There is no single model. Viability emerges through context‑specific combinations.
Global Examples of Financially Viable Regenerative Models
Across the world, landscape initiatives have demonstrated that regeneration and financial sustainability can reinforce one another:
AlVelAl & La Junquera (Spain)
Operating across one million hectares, AlVelAl built a regenerative agricultural network supported by commercial companies that market almonds, olive oil, and other regenerative products. Rather than relying solely on grants, they created value chains that fund landscape restoration.

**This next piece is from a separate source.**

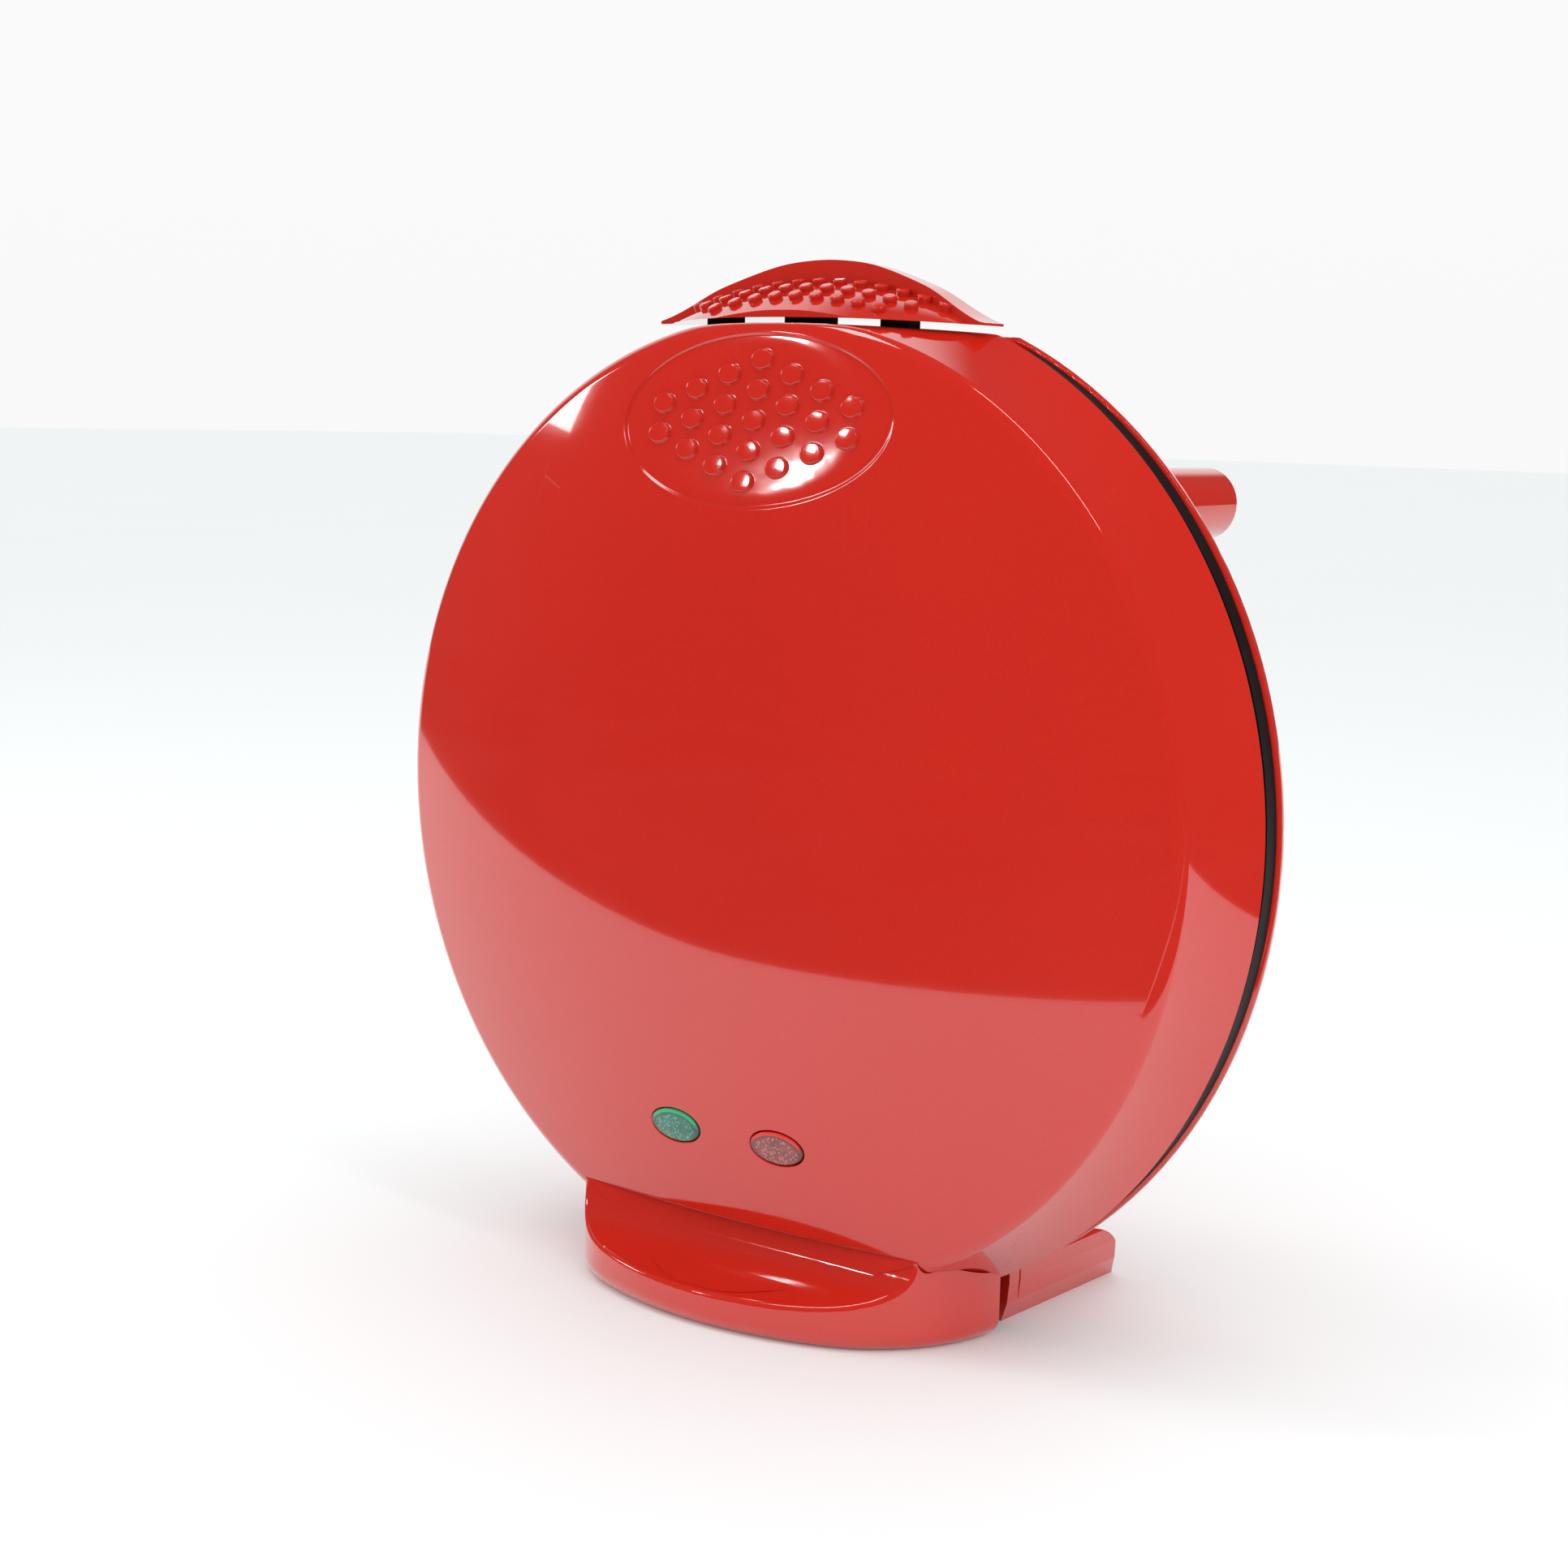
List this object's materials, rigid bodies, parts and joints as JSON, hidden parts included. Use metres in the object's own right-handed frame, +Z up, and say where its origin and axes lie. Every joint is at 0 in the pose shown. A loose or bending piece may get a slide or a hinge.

Wide Open Agriculture (Australia)
Partnering with Commonland, Wide Open Agriculture launched a premium regenerative food brand (“Dirty Clean Food”), enabling farmers to transition away from extractive practices while sustaining operations through market demand.
Terre de Liens (France)
A solidarity investment structure that removes farmland from speculation. Over 25,000 citizens pooled capital to acquire over 200 farms, leasing them long‑term to organic farmers and creating stable, regenerative land use.
Sierra Gorda (Mexico)
Developed a locally financed carbon and ecosystem service mechanism, supported by state-level taxation, compensating landowners for forest restoration.
ExRotaprint (Germany)
Separated land and building ownership to prevent speculation, funding its restoration through rental income rather than long‑term subsidy.
Baviaanskloof (South Africa)
Created regenerative value chains around native products such as Honeybush tea and aromatic oils, generating income directly tied to landscape recovery.
Lessons for Guardians in Portugal
These examples show that long‑term viability requires:
- Entrepreneurial capacity
- Financial literacy and scenario planning
- Strategic partnerships
- Market positioning
- Blended finance models
- Transparent governance
FTA works with Guardians to develop:
- Business model experimentation
- Financial projections and budgets
- Revenue diversification strategies
- Access to aligned capital and advisory networks
- Bio‑regional economic integration
The Role of the Foundation
While Guardians build project‑level viability, the Foundation:
- Ensures perpetual land protection
- Provides governance structure
- Connects projects to advisory networks
- Supports access to impact capital
- Facilitates knowledge exchange between projects
The aim is clear:
Landscapes protected in perpetuity. Projects economically viable. Communities empowered.
Regeneration is ecological — but it is also economic.